THE Domspatzen have been singing in Regensburg, Bavaria, for a thousand years. But in the 1960s some choirboys there were victims of a “refined system of sadistic punishments connected with sexual lust”, according to Franz Wittenbrink, a composer who attended the choir’s boarding school until 1967. Their traumas are among scores of cases coming to light at Catholic institutions across Germany and elsewhere in Europe, mostly decades after the crimes were committed. The church is struggling to dispel the impression that it is the most flagrant abuser of its own principles. And Germany’s political leaders seem torn between their concern for children’s welfare and their ties to the church.

Christianity matters in Germany. Around two-thirds of west Germans identify themselves as Catholics or Protestants. Christians who pay income tax hand over an extra “church tax” that accounts for two-thirds of church revenue. Germans are not devout: 4% of Protestants and 14% of Catholics in the west are weekly churchgoers. But, says Detlef Pollack of the Wilhelms University in Munster, many count on the church to succour the sick, to offer counsel in times of need or to educate their children. The Christian Democratic Union (CDU) of Chancellor Angela Merkel, daughter of a Protestant pastor, has its roots in the pre-war Centre Party, which was closely linked to the Catholic church.

Protestant prestige was briefly dented in February when the church’s leader, Margot Kassmann, was caught drunk-driving (she promptly resigned). The Catholic church may have to serve a harder penance. Since January more than 150 people have come forward with various tales of abuse. The latest allegation is of abuse in the 1970s at a school near Mainz. At an elite Benedictine school in Ettal, in Bavaria, in the 1960s “absolute terror reigned”, says one victim. At a children’s home in Berlin, the perpetrator was a nun, claims a 60-year-old woman. Other scandals have surfaced in Austria and the Netherlands.

The Regensburg allegations come near Pope Benedict XVI. His brother, Georg Ratzinger, led the “cathedral sparrows” for 30 years from 1964. He has confessed to slapping children but said he knew nothing of sexual abuse. Mr Wittenbrink finds this claim “inexplicable”.

Death and defection are slowly eroding the membership of both main churches. The drop in revenue is happening more speedily because those who leave tend to have relatively high incomes. Within 20 years the income of the Protestant church may shrink to two-thirds of its present level, says Mr Pollack. Blows to the churches’ moral authority will hasten the process.
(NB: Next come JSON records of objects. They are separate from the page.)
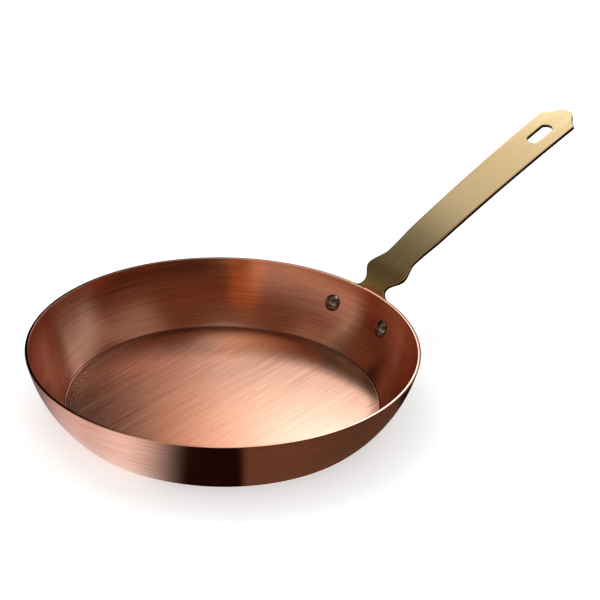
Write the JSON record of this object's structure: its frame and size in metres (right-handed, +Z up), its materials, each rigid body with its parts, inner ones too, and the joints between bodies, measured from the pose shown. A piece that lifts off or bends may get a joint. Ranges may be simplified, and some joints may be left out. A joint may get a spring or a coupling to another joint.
{
  "type": "frying pan",
  "caption": "Shallow frying pan of copper sheet with a flat floor and a bowed, sloping wall; a long brass strip handle with a hanging slot is riveted to the wall.",
  "frame": {"origin": "centre of the underside of the base", "axes": "+Z up, out of the pan's mouth; +X from the pan's axis along the handle"},
  "size_m": [0.4499, 0.26, 0.1256],
  "materials": {
    "copper": "brushed copper",
    "brass": "satin brass",
    "rivet_steel": "polished"
  },
  "bodies": {
    "root": {"pan_body": "copper", "handle": "brass", "left_rivet": "rivet_steel", "right_rivet": "rivet_steel"}
  },
  "joints": []
}
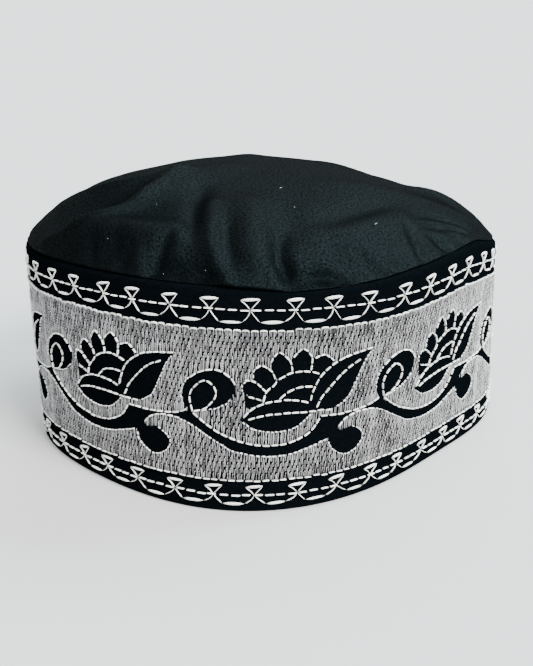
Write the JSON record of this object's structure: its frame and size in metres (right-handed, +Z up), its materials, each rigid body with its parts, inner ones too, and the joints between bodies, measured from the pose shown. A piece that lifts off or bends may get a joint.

Germany’s Catholic church is striving to avoid the secrecy and complacency that shaped the response to similar horrors in Ireland and America. It has appointed a representative for sexual abuse, Stephan Ackermann. He promises “no minimisation or cover-up”. The director of the Ettal school and the abbot of the monastery that runs it have been pushed out. There is talk of strengthening the church’s 2002 guidelines for dealing with sexual abuse.

The law provides no clear remedy, since the statute of limitations bars prosecution for abuses that occurred decades ago. In the vacuum a debate has flared about whether the church is doing enough, which has split the government. The justice minister, Sabine Leutheusser-Schnarrenberger, who comes from the Free Democratic Party (FDP), a partner in Mrs Merkel’s coalition, accuses the Catholic church of erecting a “wall of silence”. Church policy, she claims, is to investigate abuse allegations internally. She wants the church to compensate victims and participate in a “round table” with their representatives. In the stridency of her demands, Catholics smell a whiff of anti-clericalism.

The church refuses to be singled out. Its misdeeds, it says, have nothing to do with religion or celibacy; in a permissive society, secular educators also commit them. The latest target of abuse allegations is a non-religious boarding school in Hesse. The church will join a round table, but not as the only guilty party. In this, it has allies. Mrs Leutheusser-Schnarrenberger’s partners think she took her criticisms too far. “For her it’s about attacking the Catholic church,” complained Norbert Geis of the Christian Social Union, the CDU’s Bavarian sibling. Mrs Merkel, though suspected by some of being out of sympathy with Catholicism, is unlikely to crusade against the church. Even weakened, it is a political force to be reckoned with.